If you are intermediate or higher (~1,500+ words, can hold a halting conversation), production should dominate, and you should start adding live conversational practice with humans or with voice-mode AI assistants. At this stage, recognition practice has rapidly diminishing returns and the next breakthrough comes from real-time pressure.

If your goal is reading literature, technical translation, or written exams, recognition matters more than the framing above suggests. Adjust the ratio toward whatever your actual goal requires.

One Honest Disclosure

Word Exchange Plaza is a speaking-first tool. The whole product is built on the belief that production is the underrated half of language learning and that fixing it is the highest-leverage thing most adult learners can do. So I am not a neutral observer here, and you should weight my framing accordingly.

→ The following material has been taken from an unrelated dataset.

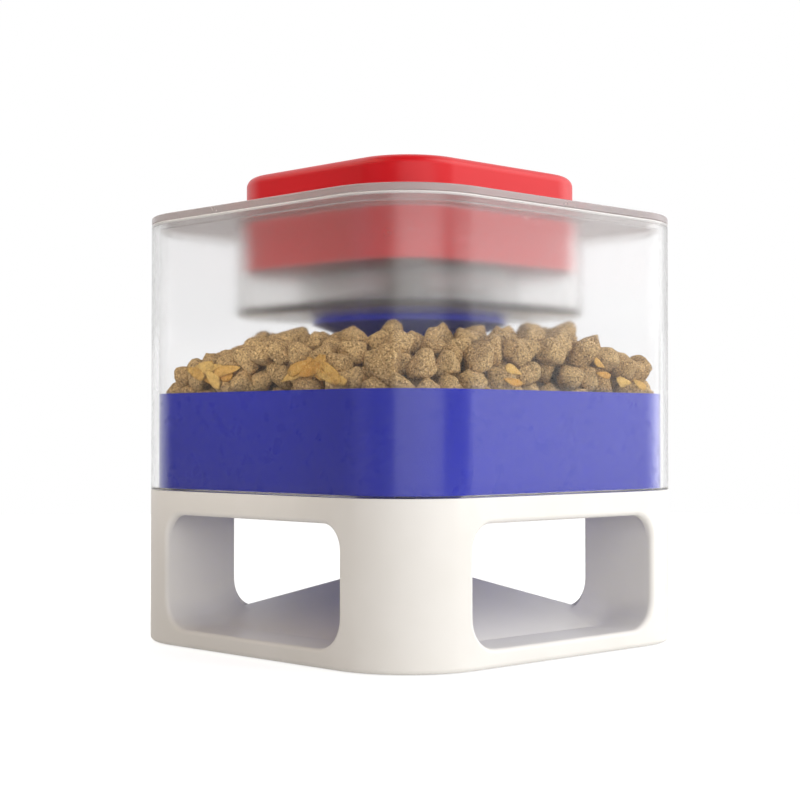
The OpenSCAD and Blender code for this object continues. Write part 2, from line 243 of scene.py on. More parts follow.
def frosted(name, colour, bands, edge, pale, edge_on_painted_shade=1.0, soft=None):
    """Frosted clear plastic. It blurs what lies behind it and lets most of the lamps' light through.

    bands holds (height, roughness) below and above which the frost stays the same. edge holds the
    two heights in mm over which the plastic goes from clear to a set colour, which it keeps above
    them, and pale the share and the colour of that. That colour is painted light: a painted highlight
    line along the hopper's top edge and painted shade over the lid above the hopper.
    The argument after pale is how much of the colour is left where the wall is seen edge on; the
    darker, warmer outline this gives is painted shade. soft holds the two heights between which the
    coat of the foot fades out; without it the plastic has no coat.
    """
    n = Nodes(name)
    apart = n.add("SeparateXYZ")
    n.link(n.coords, apart.inputs[0])
    height = apart.outputs["Z"]
    # painted light: above the edge heights the plastic turns less clear and takes the pale colour, a
    # painted highlight line on the hopper and painted shade on the lid
    painted_edge_band = n.mapped(height, edge[0] * MM, edge[1] * MM, 0.0, 1.0)
    tone = n.mapped(n.noise(14.0, 2.0), 0.3, 0.7, 0.0, 1.0)
    base = n.mix_colour(tone, tuple(c * 0.985 for c in colour), colour)
    # painted shade: where the wall is seen edge on, its colour turns darker and warmer, a painted dark
    # outline
    rim = n.mapped(n.add("LayerWeight", Blend=0.5).outputs["Facing"], 0.5, 0.92, 0.0, 1.0)
    warm = (colour[0], colour[1] * 0.99, colour[2] * 0.97)
    base = n.mix_colour(rim, base, tuple(c * edge_on_painted_shade for c in warm))
    # the band's colour is painted light, not a tint of the plastic
    n.link(n.mix_colour(painted_edge_band, base, pale[1]), n.bsdf.inputs["Base Color"])
    (z_low, r_low), (z_high, r_high) = bands
    frost = n.mapped(height, z_low * MM, z_high * MM, r_low, r_high)
    marks = n.mapped(n.noise(120.0, 5.0, 0.65), 0.3, 0.7, 0.9, 1.1)
    n.link(n.maths("MULTIPLY", frost, marks), n.bsdf.inputs["Roughness"])
    n.link(n.bump(n.noise(3000.0, 2.0), 0.03, 0.0002), n.bsdf.inputs["Normal"])
    n.bsdf.inputs["IOR"].default_value = 1.18 if soft else 1.36
    if soft:
        # a soft-mirroring coat at the foot and on the frosted part, but not in front of the kibble
        below = n.mapped(height, soft[0] * MM, soft[1] * MM, 0.35, 0.0)
        above = n.mapped(height, z_low * MM, z_high * MM, 0.0, 0.55)
        n.link(n.maths("ADD", below, above), n.bsdf.inputs["Coat Weight"])
        n.bsdf.inputs["Coat Roughness"].default_value = 0.24
    n.link(n.mapped(painted_edge_band, 0, 1, 0.985, 1 - pale[0]), n.bsdf.inputs["Transmission Weight"])
    lamp = n.add("BsdfTransparent")
    lamp.inputs[0].default_value = (0.9, 0.9, 0.9, 1)
    path = n.add("LightPath")
    pick = n.add("MixShader")
    n.link(path.outputs["Is Shadow Ray"], pick.inputs[0])
    n.link(n.bsdf.outputs[0], pick.inputs[1])
    n.link(lamp.outputs[0], pick.inputs[2])
    n.link(pick.outputs[0], n.tree.nodes["Material Output"].inputs["Surface"])
    return n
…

That said, even if you never use the plaza, the takeaway is the same: if you have been studying a language for a year and feel that you can read it but not speak it, the answer is not more recognition practice. The answer is to start producing, out loud, before you feel ready, and to accept that the first month of doing so will be uncomfortable in a way that recognition practice never was. The discomfort is the skill being built. Recognition practice is comfortable because it isn't building the skill you actually want.

The best language learning method is the one that trains the thing you are trying to do. If the thing is conversation, train production. If the thing is reading, train recognition. Most adults want conversation. Most adult practice happens in recognition mode. Bridging that gap — for yourself, regardless of which app you use — is the single most useful adjustment you can make to your study routine.